* TASK DETAILS *
Scan the data below for the string "code". Show every line where it turns up.

* RECORDS FOR THIS TASK *
* begin *
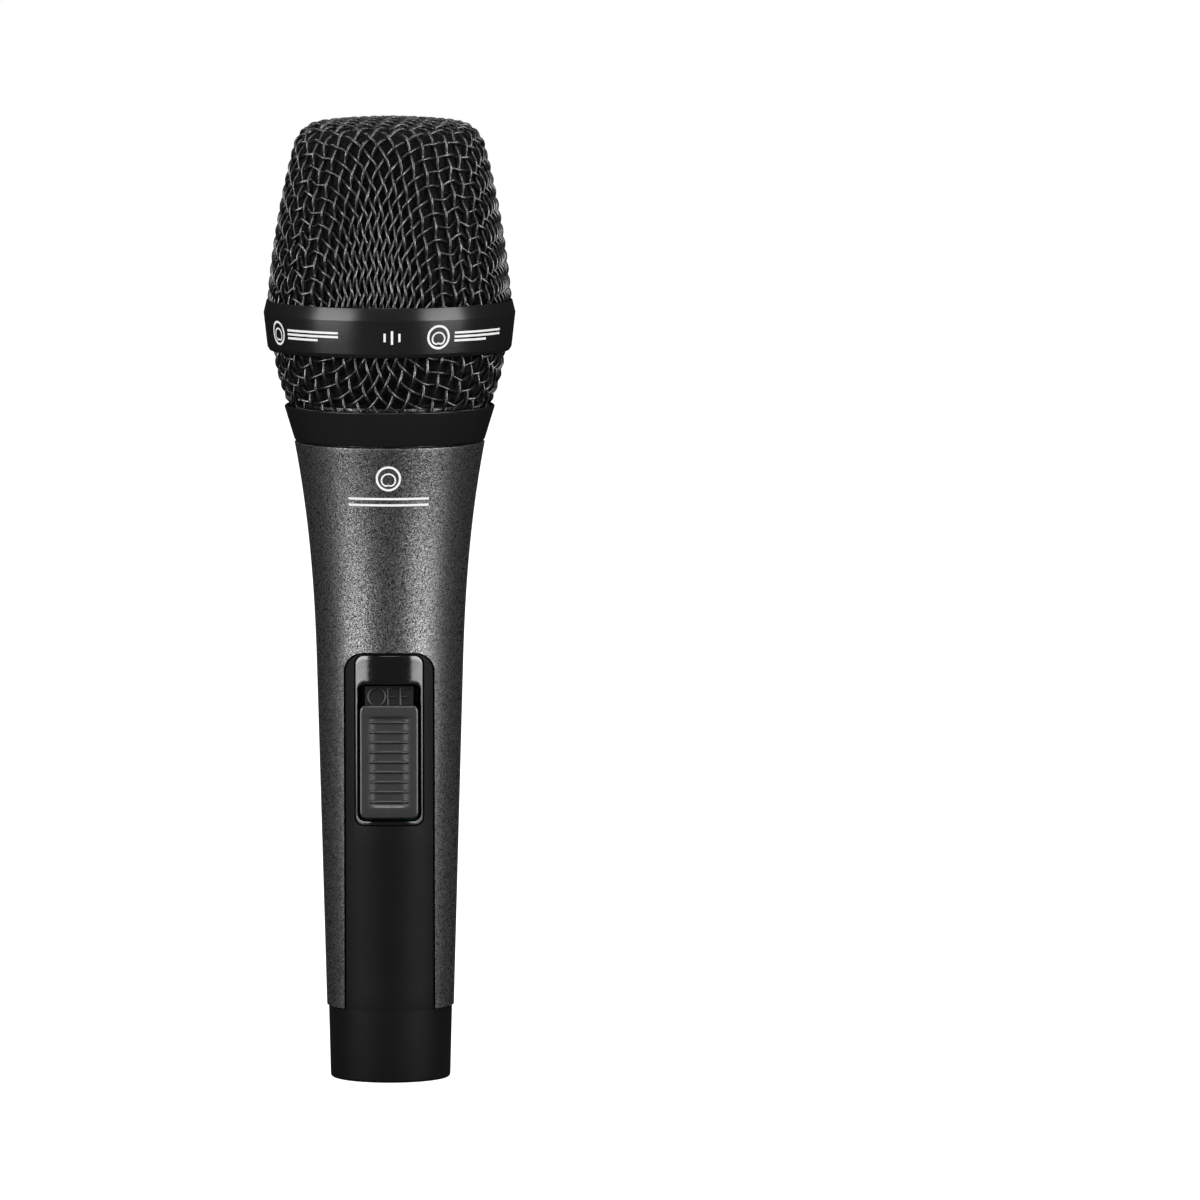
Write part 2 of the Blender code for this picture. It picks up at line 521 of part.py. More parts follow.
* end *
* begin *
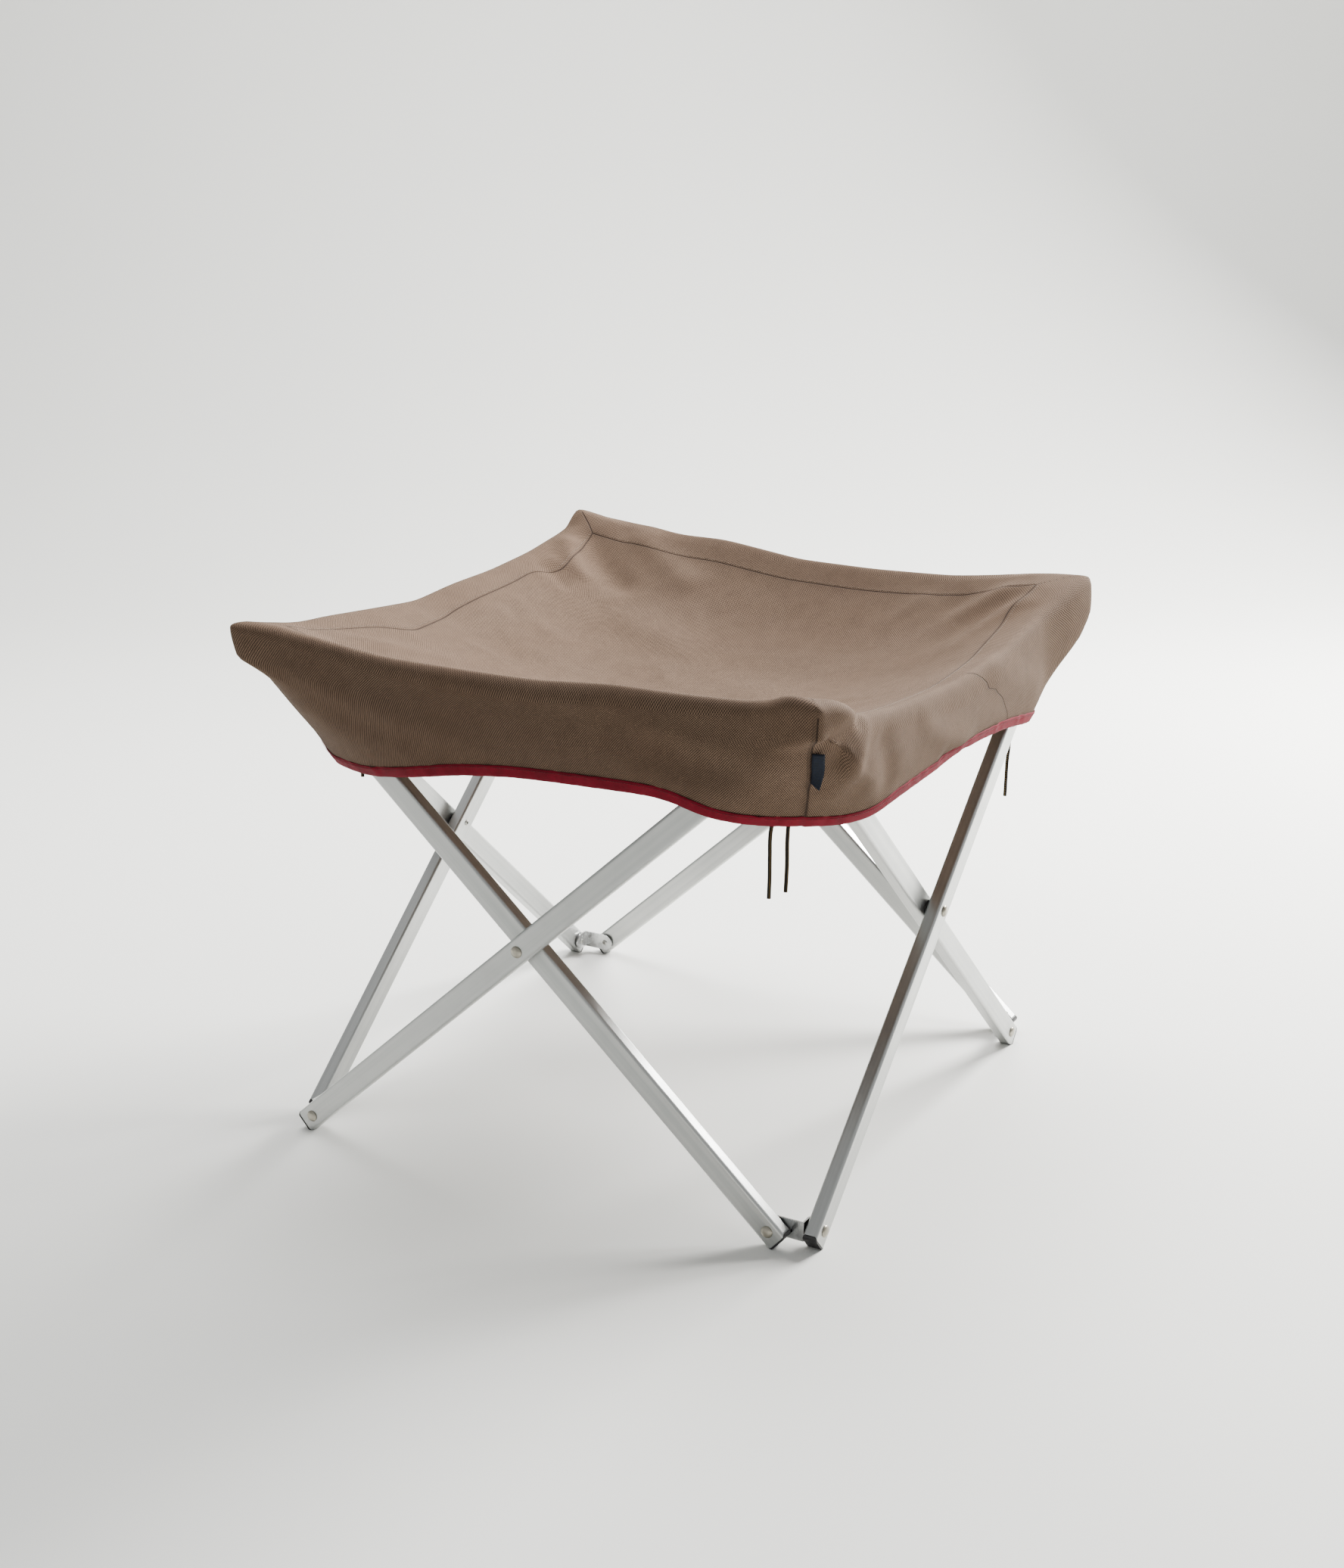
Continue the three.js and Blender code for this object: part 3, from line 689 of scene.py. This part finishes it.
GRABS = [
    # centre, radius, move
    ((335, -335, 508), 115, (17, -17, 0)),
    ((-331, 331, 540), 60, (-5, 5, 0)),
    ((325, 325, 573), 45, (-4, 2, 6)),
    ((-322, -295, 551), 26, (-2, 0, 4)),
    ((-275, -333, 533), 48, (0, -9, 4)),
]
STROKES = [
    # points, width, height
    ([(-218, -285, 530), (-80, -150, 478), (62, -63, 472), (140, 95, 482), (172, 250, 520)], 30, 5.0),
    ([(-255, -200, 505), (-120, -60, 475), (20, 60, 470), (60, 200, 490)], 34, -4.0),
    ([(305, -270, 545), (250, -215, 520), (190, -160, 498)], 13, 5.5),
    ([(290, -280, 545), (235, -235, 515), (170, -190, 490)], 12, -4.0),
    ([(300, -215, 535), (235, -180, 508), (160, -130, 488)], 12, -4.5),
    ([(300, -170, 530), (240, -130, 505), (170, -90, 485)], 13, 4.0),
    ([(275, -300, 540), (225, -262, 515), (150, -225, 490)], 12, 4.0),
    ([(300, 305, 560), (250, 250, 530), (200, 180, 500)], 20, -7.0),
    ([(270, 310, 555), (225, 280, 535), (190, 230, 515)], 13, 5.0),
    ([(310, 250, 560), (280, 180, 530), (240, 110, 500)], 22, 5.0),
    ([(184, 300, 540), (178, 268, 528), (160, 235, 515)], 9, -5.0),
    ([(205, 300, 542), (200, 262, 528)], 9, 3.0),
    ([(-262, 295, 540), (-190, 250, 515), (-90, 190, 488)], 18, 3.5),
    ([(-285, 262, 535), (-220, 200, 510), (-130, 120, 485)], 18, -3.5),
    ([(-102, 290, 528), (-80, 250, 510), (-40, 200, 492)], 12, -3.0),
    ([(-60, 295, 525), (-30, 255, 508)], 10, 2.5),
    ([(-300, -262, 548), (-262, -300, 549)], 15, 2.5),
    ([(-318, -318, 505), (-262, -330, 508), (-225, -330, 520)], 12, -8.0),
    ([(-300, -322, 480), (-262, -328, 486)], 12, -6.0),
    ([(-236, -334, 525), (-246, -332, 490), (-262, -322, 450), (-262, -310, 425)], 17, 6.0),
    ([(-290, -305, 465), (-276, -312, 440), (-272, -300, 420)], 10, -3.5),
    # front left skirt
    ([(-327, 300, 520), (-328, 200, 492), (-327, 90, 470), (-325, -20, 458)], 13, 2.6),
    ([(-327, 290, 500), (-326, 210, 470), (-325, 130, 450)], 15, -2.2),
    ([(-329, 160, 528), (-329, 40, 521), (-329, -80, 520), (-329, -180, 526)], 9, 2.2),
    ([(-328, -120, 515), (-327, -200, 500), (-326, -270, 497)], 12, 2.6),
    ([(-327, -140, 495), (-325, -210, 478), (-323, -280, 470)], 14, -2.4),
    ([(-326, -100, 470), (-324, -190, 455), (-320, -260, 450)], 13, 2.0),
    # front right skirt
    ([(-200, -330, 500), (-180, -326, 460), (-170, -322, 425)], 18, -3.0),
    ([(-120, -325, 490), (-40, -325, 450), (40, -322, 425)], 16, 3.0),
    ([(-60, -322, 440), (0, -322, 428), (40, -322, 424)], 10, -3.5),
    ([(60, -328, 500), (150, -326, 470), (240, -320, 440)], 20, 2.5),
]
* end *
* RESPONSE *
Write part 2 of the Blender code for this picture. It picks up at line 521 of part.py. More parts follow.
Continue the three.js and Blender code for this object: part 3, from line 689 of scene.py. This part finishes it.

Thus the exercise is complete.